The International Year of Light is in full swing and I’m sure you are all celebrating and attending all the festivities in your town and/or city. Well, I am. I started off by turning on every light in my house and will let them burn for an entire year! Wait, I’m being told that apparently, I have no idea what the IYL is and that I may be an idiot.
So what is the International Year of Light? According to Wikipedia, it is “…a United Nations observance that aims to raise awareness of the achievements of light science and its applications and its importance to humankind.” Which sounds pretty cool, eh?
Well to demonstrate this the Chandra X-ray Observatory has released a series of images that explores the universe in X-rays and makes for a pretty cool picture.
Also, it must be said that the image above does have anything to do with The Immunity Syndrome from Star Trek: TOS. But we should be prepared to fly a shuttlecraft into a giant cell’s nucleus just in case. Just sayin’.
The year of 2015 has been declared the International Year of Light (IYL) by the United Nations.
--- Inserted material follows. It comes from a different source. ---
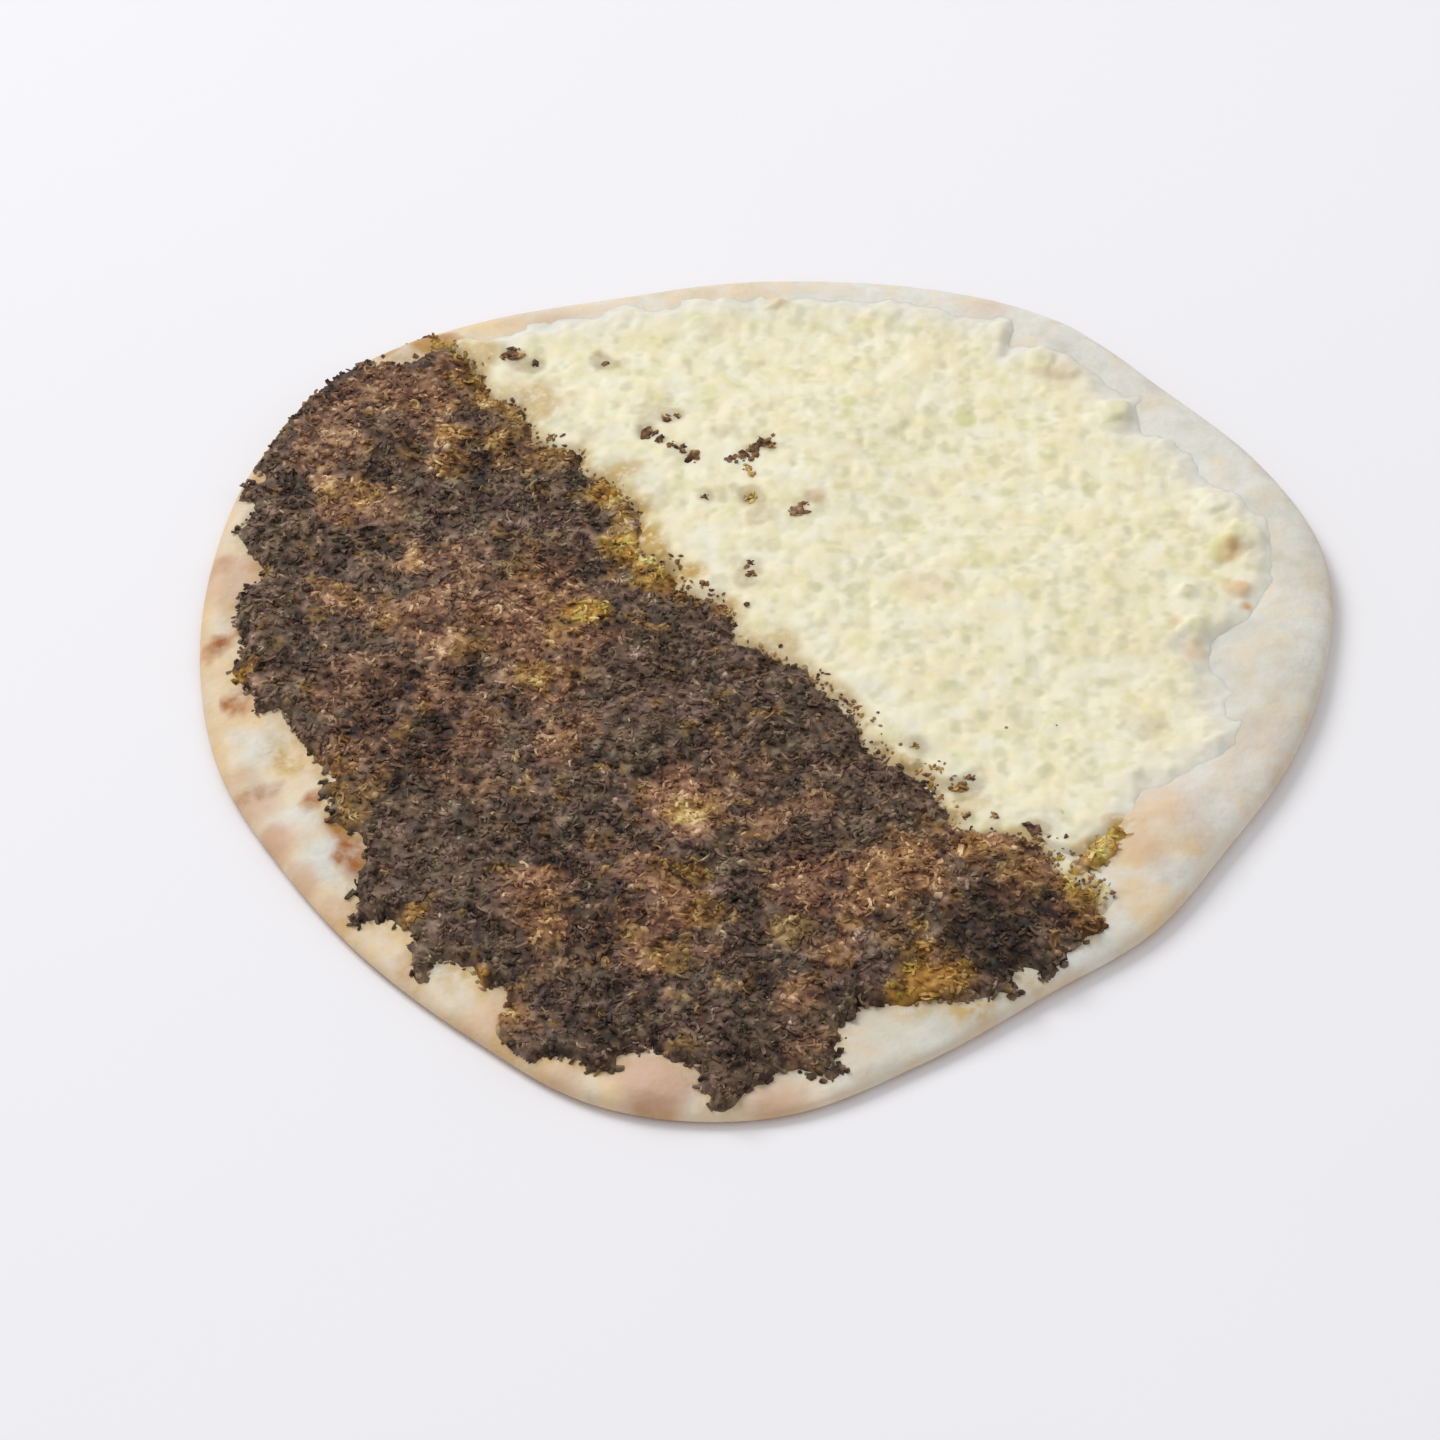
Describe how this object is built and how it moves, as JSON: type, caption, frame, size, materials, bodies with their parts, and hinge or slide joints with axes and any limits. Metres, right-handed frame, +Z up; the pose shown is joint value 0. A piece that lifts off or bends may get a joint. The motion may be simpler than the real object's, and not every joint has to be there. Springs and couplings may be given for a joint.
{
  "type": "manakish",
  "caption": "Thin round flatbread baked with dark zaatar on one half and pale crumbled white cheese on the other.",
  "frame": {"origin": "centre of the bread's outline, on the surface it rests on", "axes": "+Z up through the bread, +X towards the cheese half's right side as seen in the picture, +Y away from the viewer"},
  "size_m": [0.2639, 0.2762, 0.0112],
  "materials": {
    "dough": "pale baked dough, matte and floury, with a few faint brown spots on the rim",
    "zaatar": "dark grey-brown thyme, sumac and sesame paste, granular, with golden oily patches",
    "cheese": "pale cream baked white cheese in soft crumbly curds, slightly moist"
  },
  "bodies": {
    "root": {"flatbread": "dough", "zaatar_topping": "zaatar", "cheese_topping": "cheese"}
  },
  "joints": []
}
Organizations, institutions, and individuals involved in the science and applications of light will be joining together for this yearlong celebration to help spread the word about the wonders of light.
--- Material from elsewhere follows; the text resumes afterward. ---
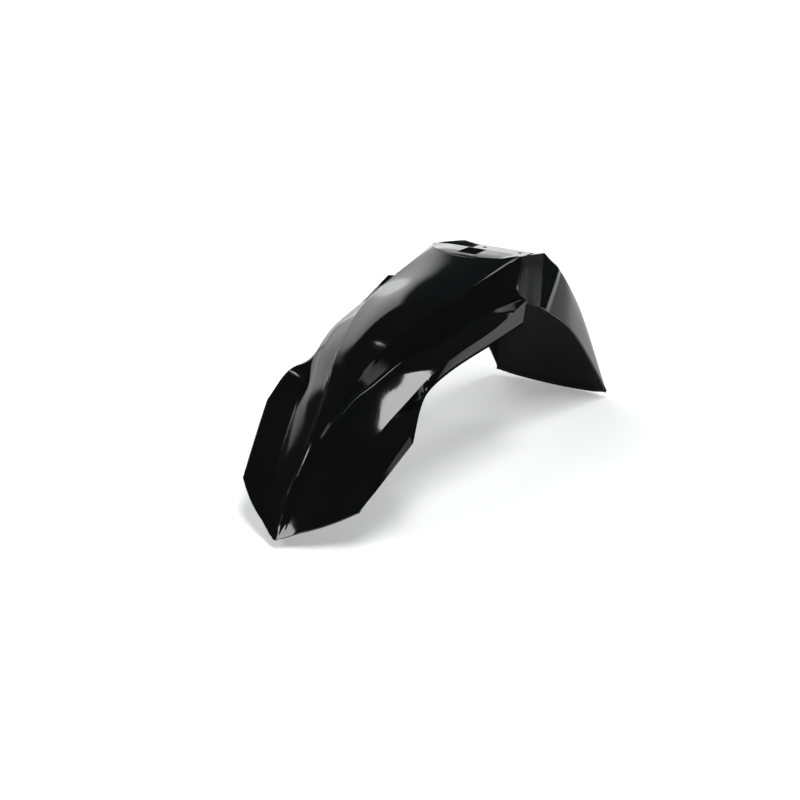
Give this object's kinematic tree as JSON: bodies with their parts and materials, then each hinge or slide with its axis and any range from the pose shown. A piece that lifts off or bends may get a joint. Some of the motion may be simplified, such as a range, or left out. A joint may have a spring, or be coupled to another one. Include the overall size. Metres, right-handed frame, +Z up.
{
  "type": "motorcycle front mudguard",
  "caption": "Moulded front mudguard for a motocross motorcycle, with a winged nose, a ridged crown, stepped flanks, a bolt-on deck seat and a trough-shaped rear skirt.",
  "frame": {"origin": "middle of the four bolt holes, on top of the deck seat that meets the underside of the fork yoke", "axes": "+Z up along the bolts, -Y forward to the nose tip, +X to the left of a rider; X = 0 is the plane of symmetry. The attitude is that of the part standing on its nose tip and the lower edge of its skirt."},
  "size_m": [0.236, 0.7245, 0.2812],
  "materials": {
    "body": "gloss black, injection moulded"
  },
  "bodies": {
    "root": {"mudguard": "body"}
  },
  "joints": []
}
NASA’s Chandra X-ray Observatory explores the universe in X-rays, a high-energy form of light. By studying X-ray data and comparing them with observations in other types of light, scientists can develop a better understanding of objects likes stars and galaxies that generate temperatures of millions of degrees and produce X-rays.
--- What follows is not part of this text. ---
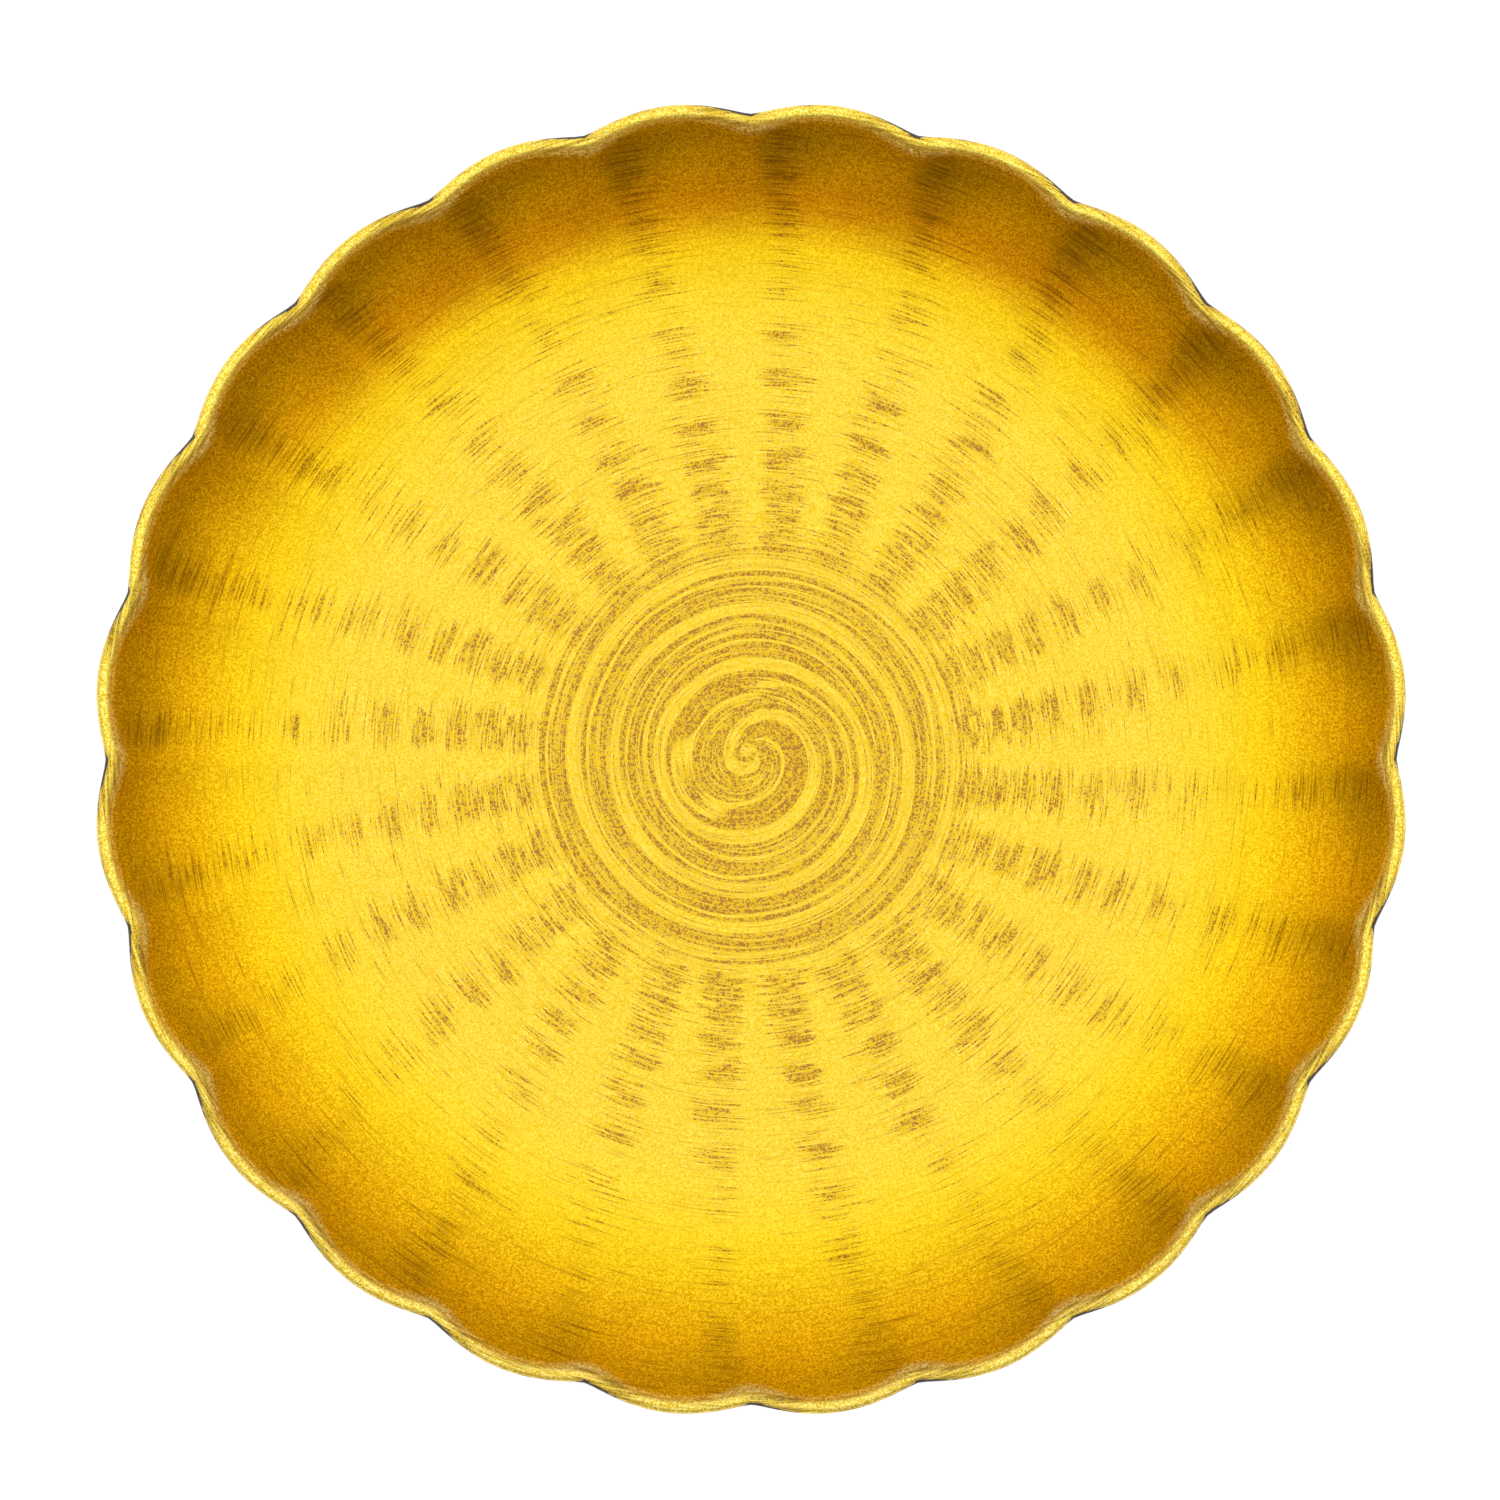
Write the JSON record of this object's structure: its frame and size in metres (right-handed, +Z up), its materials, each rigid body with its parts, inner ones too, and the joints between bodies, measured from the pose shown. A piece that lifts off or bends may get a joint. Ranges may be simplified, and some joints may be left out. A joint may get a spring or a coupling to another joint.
{
  "type": "tray",
  "caption": "Round brass tray with a fluted, scalloped wall and wired rim, brushed gold over a dark ground, on a low foot ring with felt pads.",
  "frame": {"origin": "centre of the tray on the surface it stands on", "axes": "+Z up out of the dish, +X through a notch of the scalloped rim, and the rim repeats all the way round"},
  "size_m": [0.3272, 0.3272, 0.0317],
  "materials": {
    "gold_brass": "gold brushed in a spiral over a dark purple-brown ground, satin, with the ground showing through along the flutes",
    "steel_wire": "drawn, plain",
    "foot_brass": "turned and darkened",
    "felt": "pressed felt, matt"
  },
  "bodies": {
    "root": {"tray_body": "gold_brass", "rim_wire": "steel_wire", "foot_ring": "foot_brass", "felt_pad_1": "felt", "felt_pad_2": "felt", "felt_pad_3": "felt", "felt_pad_4": "felt"}
  },
  "joints": []
}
To recognize the start of IYL, the Chandra X-ray Center is releasing a set of images that combine data from telescopes tuned to different wavelengths of light. From a distant galaxy to the relatively nearby debris field of an exploded star, these images demonstrate the myriad ways that information about the universe is communicated to us through light.
In this image, an expanding shell of debris called SNR 0519-69.0 is left behind after a massive star exploded in the Large Magellanic Cloud, a satellite galaxy to the Milky Way. Multimillion-degree gas is seen in X-rays from Chandra, in blue. The outer edge of the explosion (red) and stars in the field of view are seen in visible light from the Hubble Space Telescope.